Reproduce verbatim the lines up to and including the one with "on their back.", starting from the first.

----

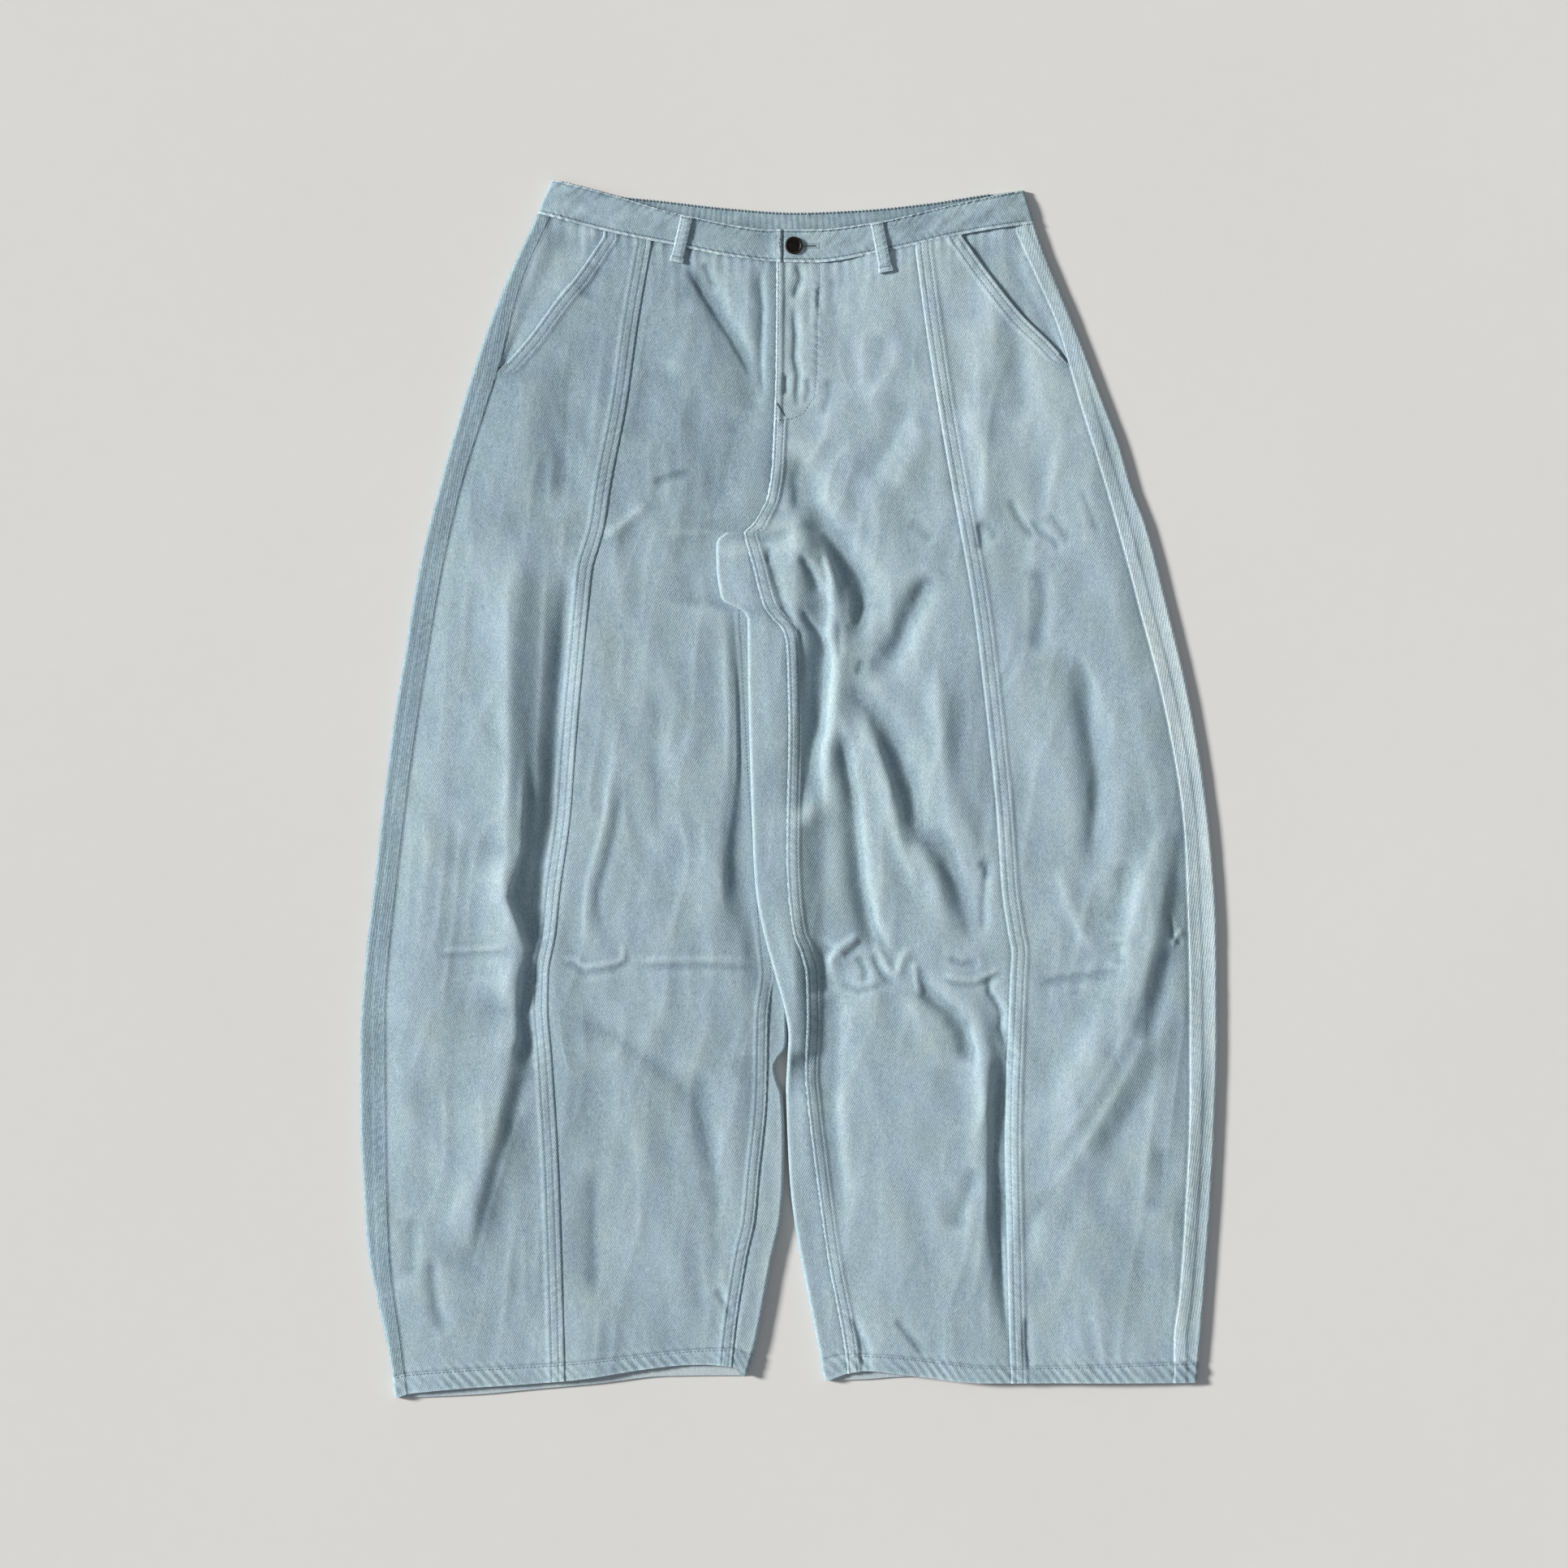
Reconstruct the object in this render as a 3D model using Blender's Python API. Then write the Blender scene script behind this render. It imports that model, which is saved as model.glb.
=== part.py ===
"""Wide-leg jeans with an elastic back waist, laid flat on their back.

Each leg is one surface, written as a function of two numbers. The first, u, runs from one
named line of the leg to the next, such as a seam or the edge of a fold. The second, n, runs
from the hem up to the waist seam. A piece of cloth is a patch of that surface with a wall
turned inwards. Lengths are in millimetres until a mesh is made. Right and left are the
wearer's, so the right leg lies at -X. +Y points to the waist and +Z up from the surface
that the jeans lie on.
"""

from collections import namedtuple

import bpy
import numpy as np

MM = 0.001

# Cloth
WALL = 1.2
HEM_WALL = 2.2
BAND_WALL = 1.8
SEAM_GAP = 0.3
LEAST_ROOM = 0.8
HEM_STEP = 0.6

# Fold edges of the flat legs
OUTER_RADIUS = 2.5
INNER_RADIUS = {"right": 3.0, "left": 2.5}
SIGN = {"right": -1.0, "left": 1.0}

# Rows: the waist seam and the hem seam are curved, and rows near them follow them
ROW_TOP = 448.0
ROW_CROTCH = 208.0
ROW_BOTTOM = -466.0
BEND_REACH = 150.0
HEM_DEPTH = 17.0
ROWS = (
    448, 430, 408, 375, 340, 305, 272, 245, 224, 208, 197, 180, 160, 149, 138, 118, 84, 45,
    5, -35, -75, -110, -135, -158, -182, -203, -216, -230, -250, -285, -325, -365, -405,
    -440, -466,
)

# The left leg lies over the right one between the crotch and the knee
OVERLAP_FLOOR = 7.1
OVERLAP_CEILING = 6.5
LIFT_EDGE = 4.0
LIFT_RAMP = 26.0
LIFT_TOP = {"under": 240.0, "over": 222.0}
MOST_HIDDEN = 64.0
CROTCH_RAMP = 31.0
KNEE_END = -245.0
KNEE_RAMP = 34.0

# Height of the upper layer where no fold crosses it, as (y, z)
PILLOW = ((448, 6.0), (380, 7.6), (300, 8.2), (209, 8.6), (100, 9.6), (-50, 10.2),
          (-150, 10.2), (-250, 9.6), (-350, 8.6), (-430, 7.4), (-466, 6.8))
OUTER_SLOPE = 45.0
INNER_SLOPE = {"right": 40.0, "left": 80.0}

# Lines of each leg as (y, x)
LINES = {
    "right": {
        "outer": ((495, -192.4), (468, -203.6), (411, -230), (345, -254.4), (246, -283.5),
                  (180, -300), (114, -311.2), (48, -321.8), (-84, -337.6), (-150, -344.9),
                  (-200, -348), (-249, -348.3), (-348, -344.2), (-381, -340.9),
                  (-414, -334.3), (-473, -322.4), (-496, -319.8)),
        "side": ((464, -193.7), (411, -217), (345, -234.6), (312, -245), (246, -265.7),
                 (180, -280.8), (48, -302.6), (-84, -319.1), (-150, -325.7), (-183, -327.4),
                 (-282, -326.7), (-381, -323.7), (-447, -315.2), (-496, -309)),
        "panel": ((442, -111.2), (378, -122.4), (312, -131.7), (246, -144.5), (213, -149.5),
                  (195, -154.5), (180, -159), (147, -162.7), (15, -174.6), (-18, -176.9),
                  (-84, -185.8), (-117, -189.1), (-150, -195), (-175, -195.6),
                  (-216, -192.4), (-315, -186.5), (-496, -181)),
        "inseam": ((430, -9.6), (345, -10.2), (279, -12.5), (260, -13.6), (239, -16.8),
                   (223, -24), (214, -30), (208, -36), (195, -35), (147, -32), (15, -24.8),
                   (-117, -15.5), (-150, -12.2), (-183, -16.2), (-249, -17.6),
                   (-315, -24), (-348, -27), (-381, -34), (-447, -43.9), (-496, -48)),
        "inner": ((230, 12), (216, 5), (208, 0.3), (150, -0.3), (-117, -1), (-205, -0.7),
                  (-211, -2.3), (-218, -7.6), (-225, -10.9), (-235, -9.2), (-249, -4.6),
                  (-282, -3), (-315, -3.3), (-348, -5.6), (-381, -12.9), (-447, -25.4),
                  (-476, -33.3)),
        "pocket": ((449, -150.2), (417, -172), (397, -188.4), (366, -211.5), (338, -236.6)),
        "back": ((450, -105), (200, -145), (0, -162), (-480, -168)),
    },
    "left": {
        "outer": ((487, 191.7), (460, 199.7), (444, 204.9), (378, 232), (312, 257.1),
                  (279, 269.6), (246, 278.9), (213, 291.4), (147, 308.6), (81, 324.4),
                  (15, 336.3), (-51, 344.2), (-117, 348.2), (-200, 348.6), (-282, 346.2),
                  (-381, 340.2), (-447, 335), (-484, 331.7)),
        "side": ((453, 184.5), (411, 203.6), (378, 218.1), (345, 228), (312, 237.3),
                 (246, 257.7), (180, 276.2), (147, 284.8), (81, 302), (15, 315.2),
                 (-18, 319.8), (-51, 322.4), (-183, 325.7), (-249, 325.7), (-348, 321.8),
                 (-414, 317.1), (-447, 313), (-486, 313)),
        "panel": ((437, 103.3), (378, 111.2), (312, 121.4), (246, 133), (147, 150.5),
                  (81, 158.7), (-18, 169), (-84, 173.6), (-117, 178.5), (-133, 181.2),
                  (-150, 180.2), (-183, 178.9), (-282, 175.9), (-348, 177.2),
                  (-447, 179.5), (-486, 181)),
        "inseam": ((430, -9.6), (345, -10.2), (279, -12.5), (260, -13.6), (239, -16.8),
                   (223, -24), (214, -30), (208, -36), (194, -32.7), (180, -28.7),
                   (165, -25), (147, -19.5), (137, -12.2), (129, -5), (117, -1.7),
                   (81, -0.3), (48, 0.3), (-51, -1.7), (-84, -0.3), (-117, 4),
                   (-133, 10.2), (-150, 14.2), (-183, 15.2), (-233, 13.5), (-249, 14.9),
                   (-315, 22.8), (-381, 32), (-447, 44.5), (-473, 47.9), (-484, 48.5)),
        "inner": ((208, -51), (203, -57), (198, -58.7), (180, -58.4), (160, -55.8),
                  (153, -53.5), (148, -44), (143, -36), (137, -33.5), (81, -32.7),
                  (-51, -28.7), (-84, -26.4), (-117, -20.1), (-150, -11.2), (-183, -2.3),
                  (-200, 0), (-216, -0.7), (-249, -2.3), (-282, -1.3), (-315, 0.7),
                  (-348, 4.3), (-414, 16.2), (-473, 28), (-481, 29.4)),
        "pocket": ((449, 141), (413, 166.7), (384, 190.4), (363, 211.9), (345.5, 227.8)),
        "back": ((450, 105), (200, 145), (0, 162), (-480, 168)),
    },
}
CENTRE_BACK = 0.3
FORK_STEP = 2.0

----

ANSWER FOR THE TASK:
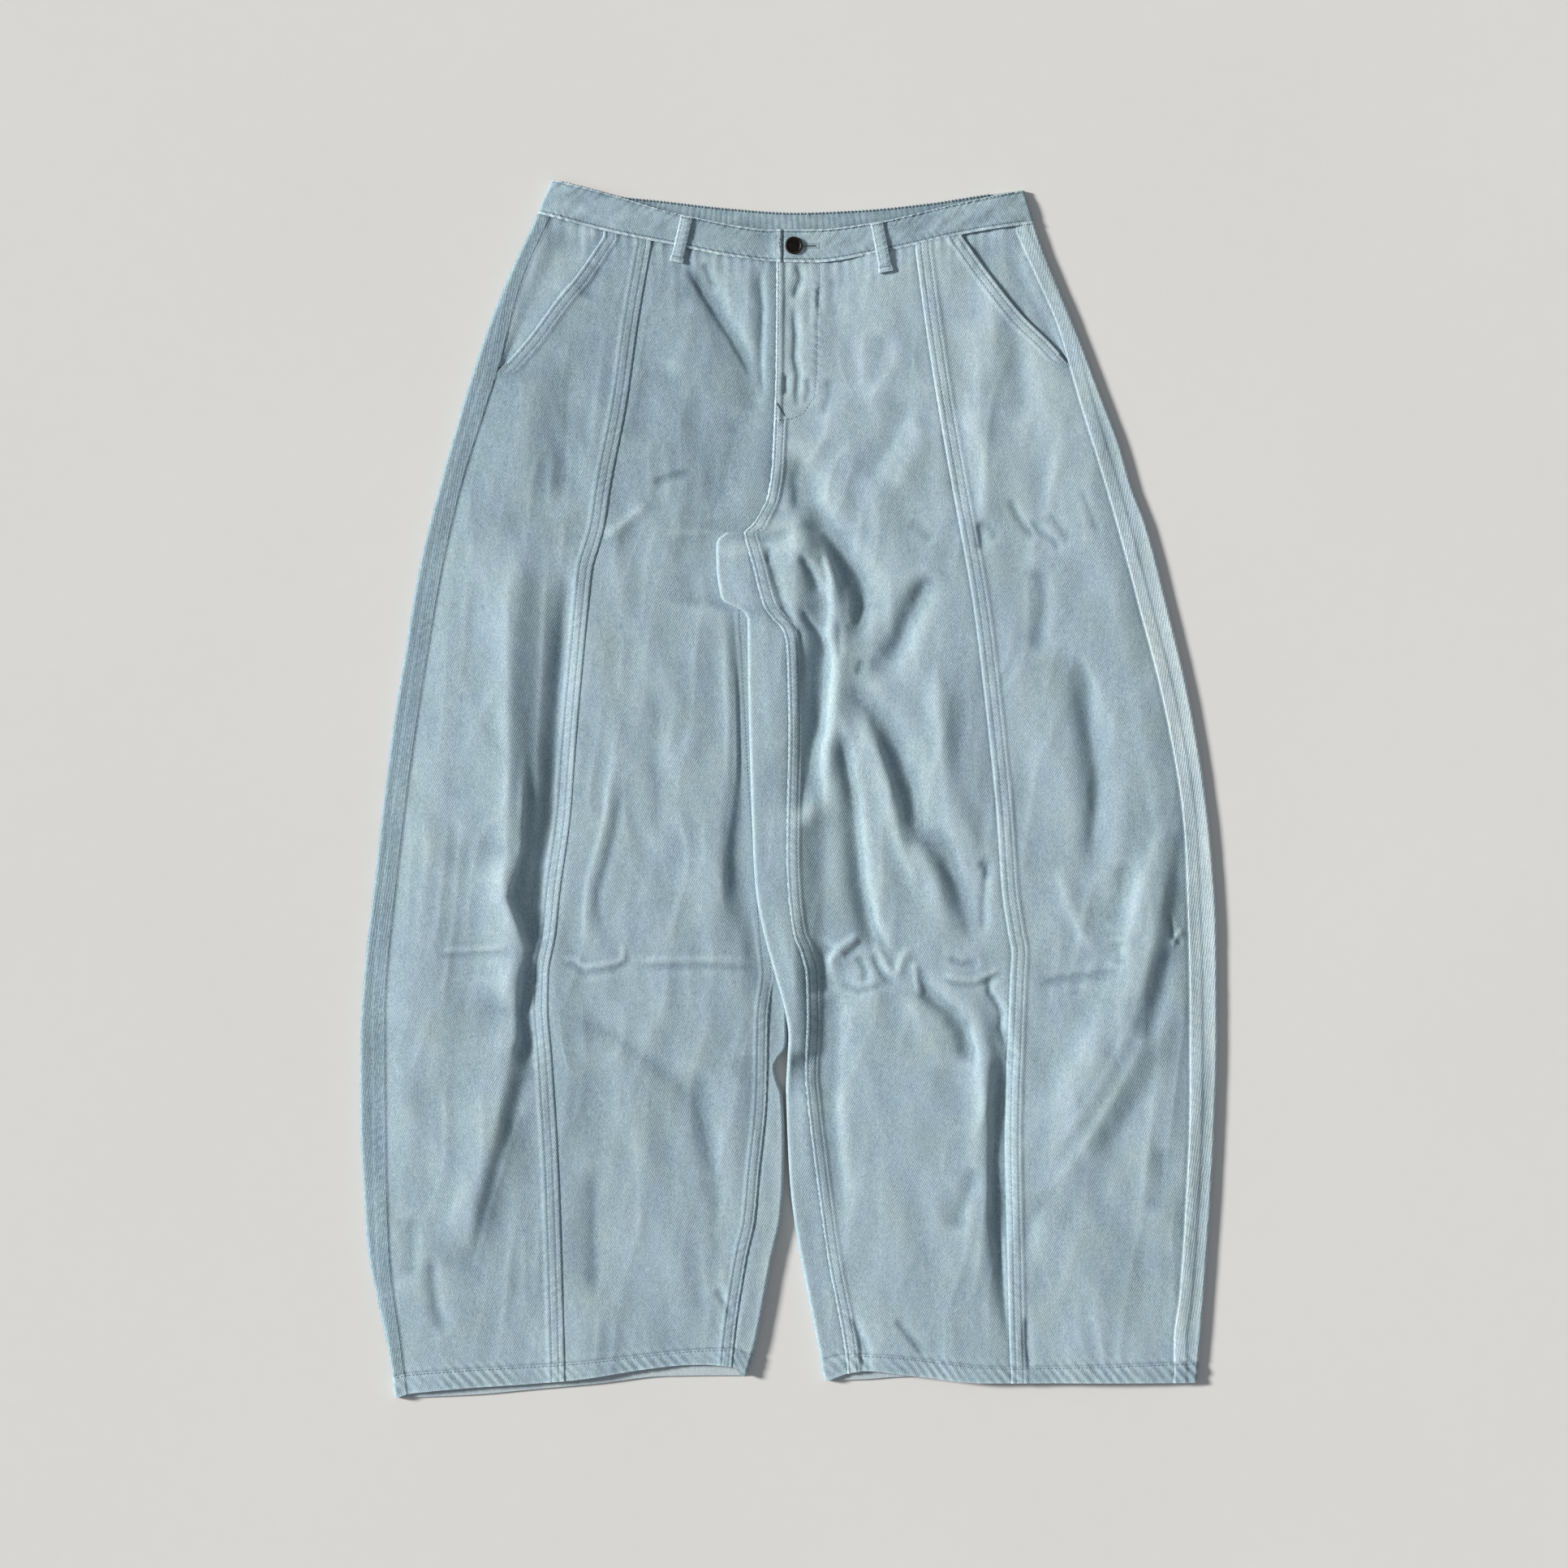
Reconstruct the object in this render as a 3D model using Blender's Python API. Then write the Blender scene script behind this render. It imports that model, which is saved as model.glb.
=== part.py ===
"""Wide-leg jeans with an elastic back waist, laid flat on their back.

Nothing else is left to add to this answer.